Quantum entanglement is hard for us to understand or even talk intelligently about. The idea is that the state of one particle in an entangled pair — an electron, for example — continues to correlate with the other particle even after the physical connection between them has been severed.

Physicists still debate the cause of this strange connection, but recent technological advances have proved that it exists. Change the “spin” of an electron that is part of an entangled pair, and the spin of its partner is modified, regardless of the distance between the two particles.

Shayne Looper
Shayne Looper

The debate that Einstein and Bohr began still continues. Whenever I read about it, I cannot help but think about a different kind of “entanglement”: that of Jesus and his people. We find evidence of this mysterious connection in the Gospels, in Acts, and in the Epistles.

The idea of a bond between Jesus and his people goes back to Jesus’s own words. A well-known example comes from teaching Jesus gave shortly before his crucifixion. Regarding future judgment, Jesus said “the king” would separate individuals into two groups, one blessed and the other cursed.

The king tells the blessed that they fed him when he was hungry, clothed him when he was naked, and visited him when he was sick. He tells the cursed that they ignored him when he was hungry, naked, and sick. People in both groups claim that they never saw the king hungry, naked, or sick, so how could they have done, or failed to do, these things for him?

Jesus’s answer was, “Whatever you have done” — or not done — “for the least of these brothers and sisters of mine, you have done” — or not done — “for me.” Apparently, Jesus and his people are “entangled.”

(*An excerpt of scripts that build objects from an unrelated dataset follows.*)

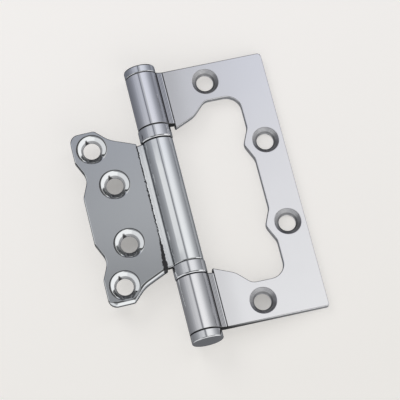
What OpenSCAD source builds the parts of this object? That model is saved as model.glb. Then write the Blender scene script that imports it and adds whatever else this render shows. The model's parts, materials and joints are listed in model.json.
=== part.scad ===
// Flush hinge with ball bearing rings: the inner leaf folds into the window of the outer leaf.
// Millimetres, +Z up along the barrel. The origin lies on the back face of the outer leaf,
// midway between its two side screw holes. +X runs from the barrel to the outer leaf's free edge,
// and the countersunk faces look towards -Y.

/* [Leaves] */
// Height of the outer leaf, which is also the length of the barrel without its caps
leaf_height = 100; // [97:1:125]
// Thickness of the sheet that both leaves are cut and rolled from
sheet = 2.5; // [2.4:0.1:3]
// Width of the inner leaf, from the pin's axis to its free edge
inner_reach = 30.8; // [30:0.1:36]
// Height of the inner leaf across its two wings
inner_height = 66.5; // [61:0.5:69]
// Clearance all round the inner leaf when it lies in the window
nest_gap = 2.45; // [1.6:0.05:3.5]
// Width of the outer leaf's strip beside the window
strip_width = 12; // [11.6:0.1:20]
// Corner radius of the outer leaf
outer_corner_r = 1.5; // [0.4:0.1:5]
// Angle from one leaf to the other as the hinge lies open
rest_angle = 184; // [170:1:190]

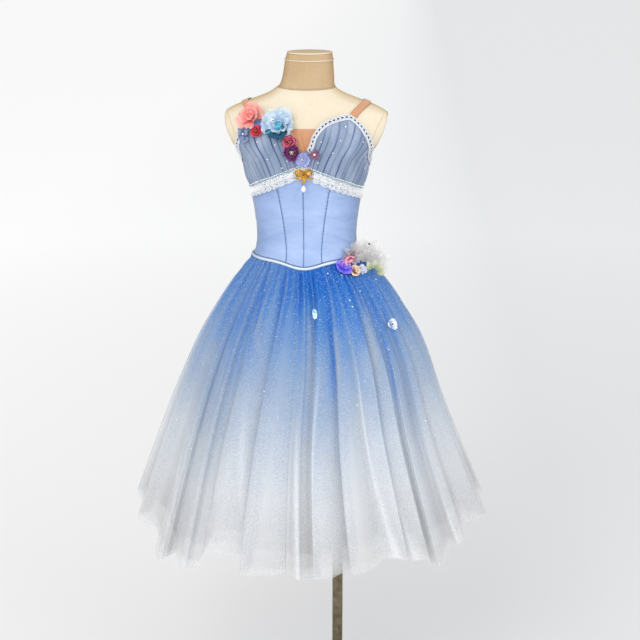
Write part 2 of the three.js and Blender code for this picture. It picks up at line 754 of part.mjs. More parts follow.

This receives further confirmation from an event in St. Paul’s life. He had violently persecuted Jesus’s followers and was on his way to arrest and imprison even more of them. That is when Jesus appeared to Paul and demanded to know why he was persecuting him. Even though Jesus was in heaven, Paul’s violence against his people was equivalent to persecuting Jesus himself.

The Apostle Paul takes this much further. He claims that Christ’s death affected his people’s death too. When he rose from the dead, his people also rose. When he appears in the last days, “we also will appear with him.” Paul sees an inviolable connection between Jesus and his people.

This means for Paul, as it meant for Jesus, that doing something for or to a Christ-follower has a corresponding effect on Jesus himself. So, in his first letter to the Church at Corinth, he argues that “when you sin against your brothers and sisters … you sin against Christ.” This claim echoes Jesus’s own words, “Whatever you have done for the least of these brothers and sisters of mine, you have done for me.”

Paul parses this out in his theological teaching. “… We are convinced that one died for all, and therefore all died.” It was with this idea of connection in mind that Paul wrote, “the result of one act of righteousness was justification that brings life for all men,” and “through the obedience of the one man the many will be made righteous.”

Theologians are as divided about how this connection works as physicists are divided over the principles that govern quantum entanglement. What the world needs is experimental proof. Technology has provided such proof when it comes to quantum entanglement; Christians need to do the same thing when it comes to demonstrating the Christ connection.

Conviction of the reality of quantum entanglement did not come from Niels Bohr’s arguments but from John Bell’s experiments, and later by those performed by the 2022 Nobel Laureates. The proof was in the quantum pudding. Likewise, the reality of the Christ connection will be proved by people who live the life rather than just talk about it.